• **INFORMATION PROVIDED**:
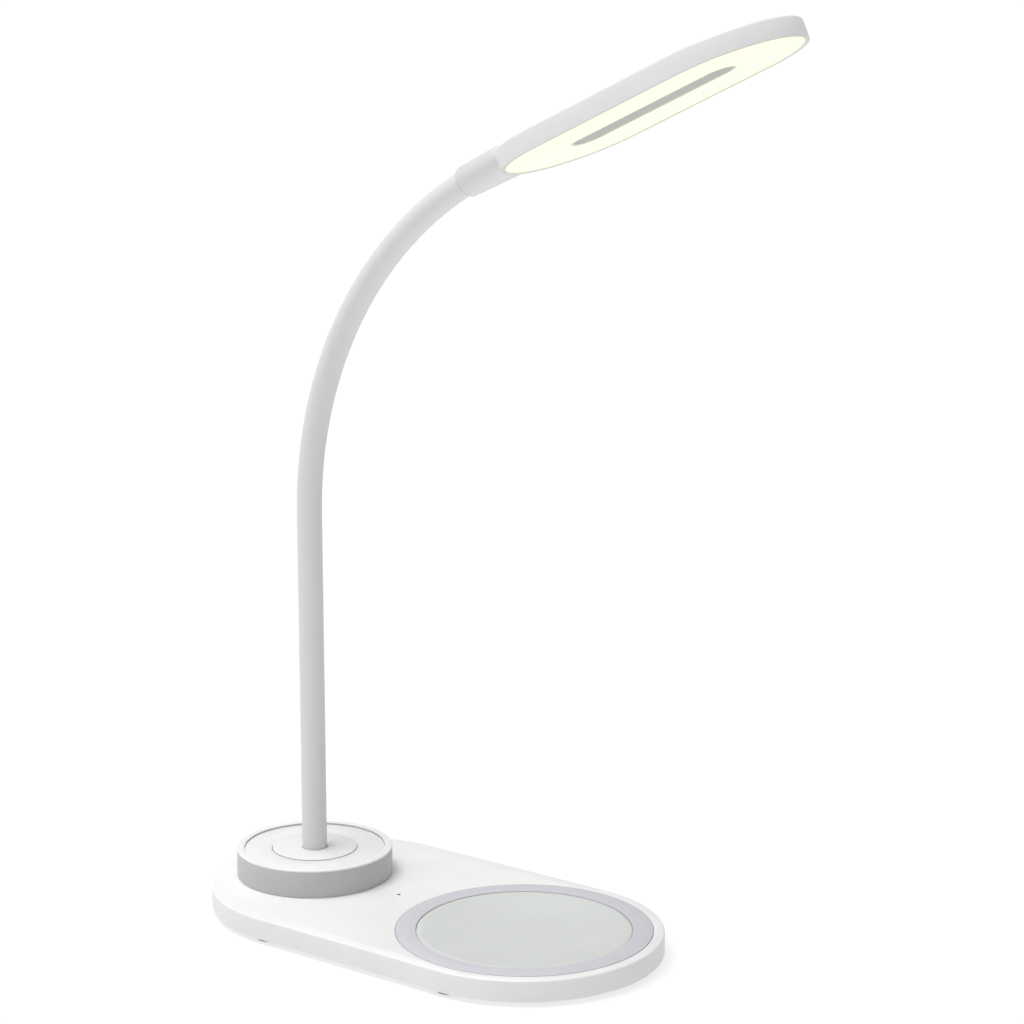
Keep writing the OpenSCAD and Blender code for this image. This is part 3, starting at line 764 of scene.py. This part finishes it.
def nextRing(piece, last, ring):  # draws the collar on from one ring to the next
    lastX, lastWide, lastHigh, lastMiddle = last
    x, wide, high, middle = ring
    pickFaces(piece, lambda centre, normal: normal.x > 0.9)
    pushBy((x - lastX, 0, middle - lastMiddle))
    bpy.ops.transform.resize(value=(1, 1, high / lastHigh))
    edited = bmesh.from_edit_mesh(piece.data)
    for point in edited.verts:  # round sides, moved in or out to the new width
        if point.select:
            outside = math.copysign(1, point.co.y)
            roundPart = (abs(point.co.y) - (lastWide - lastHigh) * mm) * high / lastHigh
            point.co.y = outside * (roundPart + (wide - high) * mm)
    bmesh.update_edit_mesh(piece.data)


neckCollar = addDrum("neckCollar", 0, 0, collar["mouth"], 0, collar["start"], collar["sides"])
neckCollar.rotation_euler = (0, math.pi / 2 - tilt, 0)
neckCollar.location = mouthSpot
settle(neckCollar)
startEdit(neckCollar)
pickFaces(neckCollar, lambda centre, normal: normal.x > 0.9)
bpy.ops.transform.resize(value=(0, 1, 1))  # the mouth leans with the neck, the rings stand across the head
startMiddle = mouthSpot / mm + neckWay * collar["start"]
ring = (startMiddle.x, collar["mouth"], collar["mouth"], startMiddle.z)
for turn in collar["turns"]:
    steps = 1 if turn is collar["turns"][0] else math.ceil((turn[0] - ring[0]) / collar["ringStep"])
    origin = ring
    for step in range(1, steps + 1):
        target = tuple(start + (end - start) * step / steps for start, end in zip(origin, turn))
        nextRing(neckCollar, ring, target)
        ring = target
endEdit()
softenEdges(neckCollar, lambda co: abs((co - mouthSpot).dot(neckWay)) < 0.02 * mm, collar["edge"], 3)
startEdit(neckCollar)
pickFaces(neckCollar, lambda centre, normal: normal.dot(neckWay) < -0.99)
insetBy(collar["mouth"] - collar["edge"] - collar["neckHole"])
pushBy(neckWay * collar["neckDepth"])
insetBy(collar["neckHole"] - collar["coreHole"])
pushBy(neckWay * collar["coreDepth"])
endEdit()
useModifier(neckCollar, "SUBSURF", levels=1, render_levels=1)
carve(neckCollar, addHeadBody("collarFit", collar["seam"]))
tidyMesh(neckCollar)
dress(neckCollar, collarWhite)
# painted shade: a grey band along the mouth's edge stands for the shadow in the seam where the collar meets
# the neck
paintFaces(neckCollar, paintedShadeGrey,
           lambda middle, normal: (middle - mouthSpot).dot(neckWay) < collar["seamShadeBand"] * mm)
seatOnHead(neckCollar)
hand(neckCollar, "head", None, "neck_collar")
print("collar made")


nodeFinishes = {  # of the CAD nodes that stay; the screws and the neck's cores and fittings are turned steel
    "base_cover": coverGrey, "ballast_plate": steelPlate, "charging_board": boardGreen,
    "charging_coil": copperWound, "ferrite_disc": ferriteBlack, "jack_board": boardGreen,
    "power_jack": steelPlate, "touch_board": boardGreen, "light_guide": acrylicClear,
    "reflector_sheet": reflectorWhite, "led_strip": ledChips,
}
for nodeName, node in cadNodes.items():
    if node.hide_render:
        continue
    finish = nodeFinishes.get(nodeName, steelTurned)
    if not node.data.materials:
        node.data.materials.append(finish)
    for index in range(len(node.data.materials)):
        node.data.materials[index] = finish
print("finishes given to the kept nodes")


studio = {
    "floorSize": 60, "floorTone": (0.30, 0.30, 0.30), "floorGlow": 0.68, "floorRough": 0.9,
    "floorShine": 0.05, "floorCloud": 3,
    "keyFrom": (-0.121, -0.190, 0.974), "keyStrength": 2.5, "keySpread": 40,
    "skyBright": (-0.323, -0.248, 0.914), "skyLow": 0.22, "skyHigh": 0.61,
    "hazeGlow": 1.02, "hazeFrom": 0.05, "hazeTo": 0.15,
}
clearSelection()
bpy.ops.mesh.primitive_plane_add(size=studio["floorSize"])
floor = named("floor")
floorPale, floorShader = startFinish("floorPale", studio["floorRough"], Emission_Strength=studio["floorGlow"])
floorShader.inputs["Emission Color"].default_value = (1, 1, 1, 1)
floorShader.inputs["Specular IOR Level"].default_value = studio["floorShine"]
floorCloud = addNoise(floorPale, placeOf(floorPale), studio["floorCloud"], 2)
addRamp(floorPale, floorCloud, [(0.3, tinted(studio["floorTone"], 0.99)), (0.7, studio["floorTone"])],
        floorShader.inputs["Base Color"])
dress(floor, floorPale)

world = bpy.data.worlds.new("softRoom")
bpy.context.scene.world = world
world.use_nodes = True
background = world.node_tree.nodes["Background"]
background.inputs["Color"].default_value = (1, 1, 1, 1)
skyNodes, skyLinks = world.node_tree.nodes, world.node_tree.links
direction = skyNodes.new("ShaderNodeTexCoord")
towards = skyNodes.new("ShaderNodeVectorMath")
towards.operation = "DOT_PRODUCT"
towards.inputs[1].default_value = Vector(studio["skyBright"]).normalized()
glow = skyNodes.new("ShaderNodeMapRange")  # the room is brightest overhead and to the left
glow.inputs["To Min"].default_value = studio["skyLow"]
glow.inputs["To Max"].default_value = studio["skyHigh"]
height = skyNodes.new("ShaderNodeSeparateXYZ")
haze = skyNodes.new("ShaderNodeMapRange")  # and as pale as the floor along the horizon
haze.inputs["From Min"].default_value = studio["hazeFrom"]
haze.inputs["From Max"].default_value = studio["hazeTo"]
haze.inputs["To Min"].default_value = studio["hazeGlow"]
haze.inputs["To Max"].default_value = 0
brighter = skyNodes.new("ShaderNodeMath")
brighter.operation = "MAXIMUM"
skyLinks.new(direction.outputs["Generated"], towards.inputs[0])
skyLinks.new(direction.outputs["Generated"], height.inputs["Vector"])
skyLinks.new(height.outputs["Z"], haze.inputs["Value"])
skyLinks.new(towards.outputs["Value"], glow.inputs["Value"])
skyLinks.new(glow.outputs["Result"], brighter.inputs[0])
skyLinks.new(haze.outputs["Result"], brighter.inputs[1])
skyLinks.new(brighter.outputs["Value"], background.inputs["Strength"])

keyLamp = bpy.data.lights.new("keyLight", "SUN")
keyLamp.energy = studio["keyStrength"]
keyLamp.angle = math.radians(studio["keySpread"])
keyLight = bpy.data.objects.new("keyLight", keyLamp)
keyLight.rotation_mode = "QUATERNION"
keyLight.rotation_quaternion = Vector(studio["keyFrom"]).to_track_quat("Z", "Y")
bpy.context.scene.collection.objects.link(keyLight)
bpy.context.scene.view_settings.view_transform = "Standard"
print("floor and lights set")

• **TASK INSTRUCTIONS**:
Collect each line holding the string "scene".

• **WRITTEN SOLUTION**:
Keep writing the OpenSCAD and Blender code for this image. This is part 3, starting at line 764 of scene.py. This part finishes it.
bpy.context.scene.world = world
bpy.context.scene.collection.objects.link(keyLight)
bpy.context.scene.view_settings.view_transform = "Standard"